Ruby Rose Aldridge (born August 26, 1991) is an American fashion model and singer. During the years of 2008–2012, Ruby Aldridge was the "face" of brands such as Coach, Marc by Marc Jacobs, Valentino, and Calvin Klein. During the 2011 fall fashion week, Aldridge opened four fashion shows which placed her, at that time, 7th in terms of the number of these appearances in a given fashion week. As of this date, she has walked in nearly 200 fashion shows, including for top designers such as Alberta Ferretti, Missoni, Sonia Rykiel, Valentino, Dolce & Gabbana, Marc Jacobs, and others, and has appeared on the covers of Harper's Bazaar, L'Express Styles, and L'Officiel, and in major magazine spreads in The New York Times, Vanity Fair, and in the Vogue editions of several countries (e.g., Italy, the U.S., China, Russia, and Latin America). Ruby Aldridge is the daughter of former Playboy playmate Laura Lyons and artist and graphic designer Alan Aldridge, and younger sister of fashion model Lily Aldridge.

==Early life==
Aldridge is the daughter of former Playboy playmate Laura Lyons and British artist and graphic designer Alan Aldridge. She has an older sister, fashion model Lily Aldridge. She also has two brothers, Franco Aldridge (known as Franco Evans) and artist Miles Aldridge. Her half-sister is fashion model and freelance journalist Saffron Aldridge.

==Career==

===Modeling===
Aldridge was discovered in 2005 when her sister Lily introduced her to the fashion world. She is currently signed at NEXT Model Management, Modelwerk and Chic Management agencies.

Aldridge became the face of Coach in 2008, the face of Marc by Marc Jacobs in 2010, of Valentino in 2011, and of CK One Cosmetics in 2012.

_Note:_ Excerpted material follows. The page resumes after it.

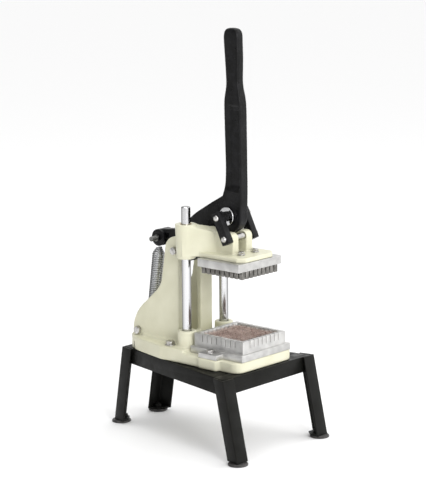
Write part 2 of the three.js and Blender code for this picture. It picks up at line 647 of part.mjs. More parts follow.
// The origin goes under the middle of the machine, between the front and rear feet.
const frontReach = FOOT_BOLTS[0][1] - PAD_RADIUS;
const rearReach = FOOT_BOLTS[1][1] + PAD_RADIUS;
machine.position.y = -(frontReach + rearReach) / 2;

const dicer = new THREE.Group();
dicer.add(machine);
export default dicer;
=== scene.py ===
# %% [markdown]
# # A bench vegetable dicer
# A hand lever pushes a block of square fingers through a square grid of blades. The working
# model already fixes every size, pivot and bolt. This notebook dresses it: each cell makes one
# piece or one finish, and says how it is made and why.

# %% Load the working model
import math

import bmesh
import bpy
import numpy as np
from mathutils import Matrix, Vector


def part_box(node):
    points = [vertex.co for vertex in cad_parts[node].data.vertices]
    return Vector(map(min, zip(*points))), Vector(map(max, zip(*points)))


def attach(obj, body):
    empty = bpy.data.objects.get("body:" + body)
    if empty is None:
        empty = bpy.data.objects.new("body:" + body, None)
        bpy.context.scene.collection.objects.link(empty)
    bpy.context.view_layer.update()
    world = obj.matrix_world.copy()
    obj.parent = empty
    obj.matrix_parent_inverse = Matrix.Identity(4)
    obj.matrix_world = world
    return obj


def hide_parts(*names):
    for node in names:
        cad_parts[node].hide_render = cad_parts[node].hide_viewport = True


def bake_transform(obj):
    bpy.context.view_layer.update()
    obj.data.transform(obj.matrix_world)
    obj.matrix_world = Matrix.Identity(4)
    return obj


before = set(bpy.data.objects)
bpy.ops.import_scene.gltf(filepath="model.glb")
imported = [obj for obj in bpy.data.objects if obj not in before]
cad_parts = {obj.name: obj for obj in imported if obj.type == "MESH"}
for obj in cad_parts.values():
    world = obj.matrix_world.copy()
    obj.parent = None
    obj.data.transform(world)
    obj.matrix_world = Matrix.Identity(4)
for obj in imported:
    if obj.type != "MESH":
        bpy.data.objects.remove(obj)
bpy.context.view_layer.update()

# %% [markdown]
# A maker measures this machine in millimetres from the middle of the blade grid, with heights
# from the bench. Blender works in metres, so one function turns the first into the second, and
# it is the only place where the two meet. The middle of the grid is read from the model.

# %% Millimetres from the blade grid to metres in the scene
MM = 0.001
grid_low, grid_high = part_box("blade_grid")
GRID_MIDDLE = np.array([0.0, (grid_low.y + grid_high.y) / 2, 0.0])


def metres(points):
    """A point or an array of points: millimetres times 0.001, moved to the blade grid's middle."""
    return np.asarray(points, float) * MM + GRID_MIDDLE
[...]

During the fall fashion week in 2011, Aldridge opened 4 fashion shows, placing her 7th after Arizona Muse, Daphne Groeneveld, Karmen Pedaru, Caroline Brasch Nielsen, Alana Zimmer and Karlie Kloss in terms of the number of these appearances in a given fashion week.

Ruby Aldridge has represented the brands of Marc Jacobs, Zac Posen, Calvin Klein, Theory, Urban Outfitters, Valentino, Carolina Herrera, Nordstrom, Just Cavalli, Coach, Lacoste, and Emporio Armani.

As of this date, Aldridge has walked in nearly 200 fashion shows, including for such brands as:

- Alberta Ferretti,
- Alexander Wang
- Altuzarra, BCBG Max Azria
- Bottega Veneta
- Carolina Herrera
- Chanel
- Chloe
- Costume National
- Derek Lam
- Diane von Fürstenberg
- Diesel
- Dior
- Dolce & Gabbana
- Donna Karan
- Dries Van Noten
- EDUN
- Elie Saab
- Emilio Pucci
- Ermanno Scervino
- Felipe Oliveira Baptista
- Francesco Scognamiglio
- Giambattista Valli
- Gucci
- H&M
- Haider Ackermann
- Helmut Lang
- Hermès
- Hervé Léger
- J Brand
- Jason Wu
- Jeremy Scott
- Jill Stuart
- John Galliano
- Kanye West
- Kenzo
- Lacoste
- Lanvin
- Loewe
- Louis Vuitton
- Maison Martin Margiela
- Marc Jacobs
- Marchesa
- Marni
- Michael Kors
- Missoni
- Miu Miu
- Moschino
- Mugler
- Narciso Rodriguez
- Nina Ricci
- Oscar de la Renta
- Paco Rabanne
- Peter Som
- Ports 1961
- Prabal Gurung
- Prada
- Proenza Schouler
- Rag & Bone
- Richard Chai
- Roland Mouret
- Salvatore Ferragamo
- Sonia Rykiel
- Stella McCartney
- Tommy Hilfiger
- Tory Burch
- Trussardi
- Valentin Yudashkin
- Valentino
- Vera Wang
- Victoria Beckham
- Vionnet
- Yves Saint Laurent.

Aldridge has appeared on the covers of Harper's Bazaar, L'Express Styles (April 3, 2013), and L'Officiel (August 2013). She has also appeared in major spreads in the following magazines:

- Jalouse
- 10 Magazine
- Vogue China
- Interview
- Vogue Italia
- Vogue Espana
- V
- Vogue US
- Garage Magazine
- The New York Times
- Vogue Australia
- Dazed & Confused
- Vogue Turkey
- Vogue Russia
- Lucky
- Teen Vogue
- Vogue Netherlands
- Vogue Latino America, and
- Vanity Fair.

===Music===
Ruby Aldridge is part of a band called Texture alongside artist Bozidar Brazda.

===Television===
In 2008, she appeared in The Young and the Restless.